[Begin Record extracts]
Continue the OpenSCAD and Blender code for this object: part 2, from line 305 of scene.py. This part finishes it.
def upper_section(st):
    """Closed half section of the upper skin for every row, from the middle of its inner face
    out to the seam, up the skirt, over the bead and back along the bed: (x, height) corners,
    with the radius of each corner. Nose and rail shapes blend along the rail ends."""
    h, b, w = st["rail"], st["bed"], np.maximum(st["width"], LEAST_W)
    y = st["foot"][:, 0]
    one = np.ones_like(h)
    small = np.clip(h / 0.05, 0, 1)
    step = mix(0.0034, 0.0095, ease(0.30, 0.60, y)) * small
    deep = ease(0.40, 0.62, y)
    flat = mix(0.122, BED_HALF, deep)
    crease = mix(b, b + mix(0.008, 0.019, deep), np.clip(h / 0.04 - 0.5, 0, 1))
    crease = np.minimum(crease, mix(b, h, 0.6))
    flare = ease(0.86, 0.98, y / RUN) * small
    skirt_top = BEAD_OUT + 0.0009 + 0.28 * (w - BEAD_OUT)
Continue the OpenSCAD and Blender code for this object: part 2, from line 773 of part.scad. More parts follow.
[End Record extracts]
**Task brief**
Write out the data again, exactly and in full.

**The response**
Continue the OpenSCAD and Blender code for this object: part 2, from line 305 of scene.py. This part finishes it.
def upper_section(st):
    """Closed half section of the upper skin for every row, from the middle of its inner face
    out to the seam, up the skirt, over the bead and back along the bed: (x, height) corners,
    with the radius of each corner. Nose and rail shapes blend along the rail ends."""
    h, b, w = st["rail"], st["bed"], np.maximum(st["width"], LEAST_W)
    y = st["foot"][:, 0]
    one = np.ones_like(h)
    small = np.clip(h / 0.05, 0, 1)
    step = mix(0.0034, 0.0095, ease(0.30, 0.60, y)) * small
    deep = ease(0.40, 0.62, y)
    flat = mix(0.122, BED_HALF, deep)
    crease = mix(b, b + mix(0.008, 0.019, deep), np.clip(h / 0.04 - 0.5, 0, 1))
    crease = np.minimum(crease, mix(b, h, 0.6))
    flare = ease(0.86, 0.98, y / RUN) * small
    skirt_top = BEAD_OUT + 0.0009 + 0.28 * (w - BEAD_OUT)
Continue the OpenSCAD and Blender code for this object: part 2, from line 773 of part.scad. More parts follow.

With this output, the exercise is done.